Notwithstanding that " esthetic judgments are necessarily subjective, defying objective evaluation" ( Metromedia, Inc., 453 U.S. at 510, 101 S.Ct. 2882), Code § 57A-11 is not vague. The vagueness doctrine, which is essentially a dimension of due process, " ‘ requires only a reasonable degree of certainty so that individuals of ordinary intelligence are not forced to guess at the meaning of [the enactment's] terms' " ( Dua v. New York City Dept. of Parks & Recreation, 84 A.D.3d 596, 598, 924 N.Y.S.2d 47 , quoting Foss v. City of Rochester, 65 N.Y.2d 247, 253, 491 N.Y.S.2d 128, 480 N.E.2d 717  ). In Hill v. Colorado, the Supreme Court stated:
" A statute can be impermissibly vague for either of two independent reasons. First, if it fails to provide people of ordinary intelligence a reasonable opportunity to understand what conduct it prohibits. Second, if it authorizes or even encourages arbitrary and discriminatory enforcement .... [However] we can never expect mathematical certainty from our language ... [and where] it is clear what the ordinance as a whole prohibits ... speculation about possible vagueness in hypothetical situations ... will not support a facial attack on a statute when it is surely valid in the vast majority of its intended applications" (530 U.S. at 732-733, 120 S.Ct. 2480 [internal quotation marks and citations omitted] ).
The meaning of the terms employed in Code § 57A-11, for example " signs," " advertising devices," and " aesthetic character," as well as terms or expressions found elsewhere in chapter 57A to which defendant objects as impermissibly vague, such as " public roadways," " public property," " onsite businesses," " commercial premises," and " political signs," are either specifically defined in the chapter or are amenable to common-sense understanding ( see McKinney's Cons. Laws of N.Y., Book 1, Statutes § 94 [" statutory language is generally construed according to its natural and most obvious sense" ]; Edge Broadcasting Co., 509 U.S. at 426, 113 S.Ct. 2696 [recognizing a " common-sense distinction between speech proposing a commercial transaction, which occurs in an area traditionally subject to governmental regulation, and other varieties of speech" ] [internal quotation marks and citation omitted] ).
While the section of chapter 57A defendant violated, considered in isolation, represents a constitutional exercise of the Town's zoning authority, considered as a whole, chapter 57A unconstitutionally favors commercial speech over noncommercial speech. Noncommercial speech is to be afforded " a greater degree of protection" than commercial speech ( Metromedia, Inc., 453 U.S. at 513, 101 S.Ct. 2882). A governmental body favors commercial speech over noncommercial speech, for example, by allowing greater scope to onsite commercial speech than to onsite noncommercial speech ( id. ).
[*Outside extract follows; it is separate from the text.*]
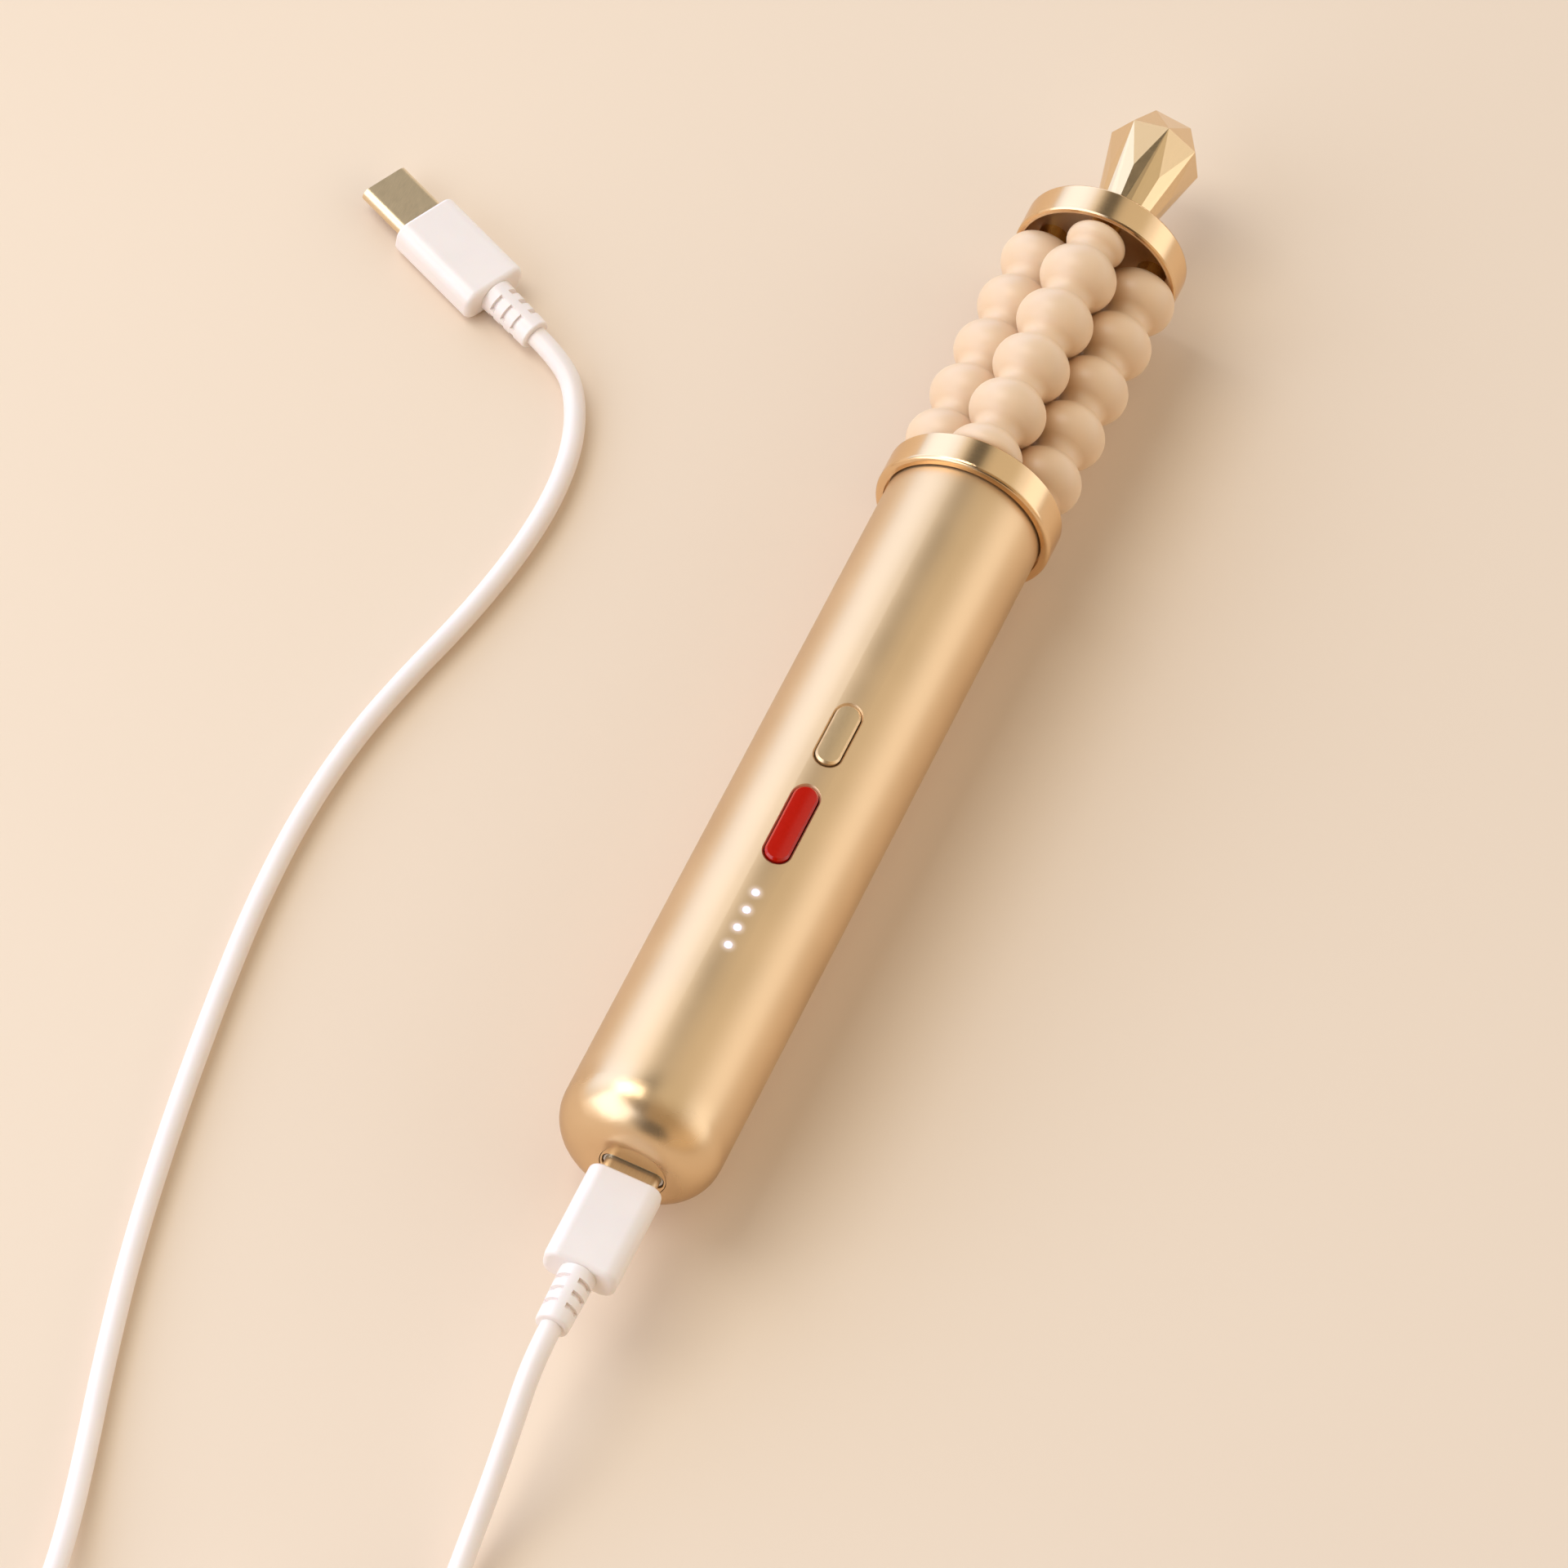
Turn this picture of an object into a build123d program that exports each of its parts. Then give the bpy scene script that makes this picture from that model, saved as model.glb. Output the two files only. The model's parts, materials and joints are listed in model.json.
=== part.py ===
from build123d import *
import math
import os

# A facial massager: a round metal handle, a turning head with four beaded
# rollers between two rings, a faceted tip, and a charging lead in its port.
# Millimetres. The handle's axis lies along +Y, the tip points to +Y and +Z is up.
# The origin lies under the middle of the massager's length, on the surface that
# the lower ring rests on. "Station" means a distance along the axis from the
# handle's round end.

# handle tube
TUBE_DIAMETER = 24.0
TUBE_WALL = 1.2
HANDLE_LENGTH = 123.0  # from the round end to the lower ring's rim
END_ROUNDING = 6.8
END_WALL = 1.6
TUBE_INTO_RING = 1.1

# rings of the head
LOWER_RING_DIAMETER = 27.2
LOWER_RING_HEIGHT = 5.2
UPPER_RING_DIAMETER = 25.4
UPPER_RING_HEIGHT = 5.0
LOWER_RING_WALL = 1.2
UPPER_RING_WALL = 0.9
WEB_THICKNESS = 1.4
PLATE_THICKNESS = 1.6
RUNNING_GAP = 0.3
RING_LIP = 0.7
RING_INNER_EDGE = 0.25
UPPER_RING_EDGE = 0.35
UPPER_RING_INNER_EDGE = 0.2
HUB_WALL = 0.8

# beaded rollers
ROLLER_SPACE = 46.8  # between the two rings
ROLLER_CIRCLE = 7.75  # radius at which the four axles stand
ROLLER_COUNT = 4
ROLLER_END_PLAY = 0.15
BEAD_RADIUS = 5.75
NECK_RADIUS = 3.4
BEAD_PITCH = 9.2
BEAD_COUNT = 4
BEAD_ROUND = 4.0  # radius of a bead's convex arc
UPPER_SMALL_END = 3.9  # length of the small end bead, on rollers that have it at the tip's side
LOWER_SMALL_END = 2.4  # and on those that have it at the handle's side
SMALL_END_RADIUS = 4.5
SMALL_END_ROUND = 1.7
SMALL_NECK_ROUND = 1.4
LARGE_END_EDGE = 1.3
AXLE_DIAMETER = 2.0
AXLE_CLEARANCE = 0.15
AXLE_SEAT = 1.0
BUSH_RADIUS = 2.3
HEAD_REST_TURN = -4.0  # degrees about the axis, seen from the handle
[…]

While there are few explicit limitations on noncommercial advertising, aside from public lands and roads, and on " political" advertising, chapter 57A's language of limitation (" only the following signs" are " permitted" or " allowed" ) can only be construed as imposing broad restrictions on noncommercial speech that is not " political." Chapter 57A permits commercial advertising in every zoning district aside from public lands and roads, and bars noncommercial speech in most contexts in which commercial speech is allowed.
[971 N.Y.S.2d 664] The question then is whether the unconstitutional portions may be severed from the constitutional portions. Absent a severability clause, " [t]he burden is on the [legislative body] to show that the unconstitutional provisions are severable ... [t]he critical issue [being] whether the legislation would have been enacted if it had not included the unconstitutional provisions" ( National Advertising Co. v. Town of Babylon, 900 F.2d 551, 557 [2d Cir.1990] ). Where " the constitutional and unconstitutional provisions [are] inextricably interwoven" an inference may be drawn that they are nonseverable ( id.; see McKinney's Consolidated Laws of N.Y., Book 1, Statutes § 150[d] ). Although the severability clause did not exist at the time of the instant offenses, we may nevertheless consider whether the unconstitutional portions may be severed from the constitutional parts ( e.g. Lamar Advertising of Penn, LLC v. Town of Orchard Park, New York, 356 F.3d 365, 375 [2d Cir.2004] ), and we conclude that they cannot be severed. In light of the ubiquitous use of the language of limitation quoted above and the relative absence of media of expression for noncommercial speech, it is impossible to sever so much of chapter 57A as permits " commercial favoritism" while retaining the remainder. The chapter's provisions are so closely interwoven that removing them wholesale would render the regulatory scheme incoherent and would amount to a judicial rewriting of a legislative scheme, which the courts do not favor ( National Advertising Co., 900 F.2d at 557).
Accordingly, because we find chapter 57A to be unconstitutional, the judgments convicting defendant of violating section 57A-11 (B) of the Code are reversed, the accusatory instruments are dismissed, and the fines, if paid, are remitted.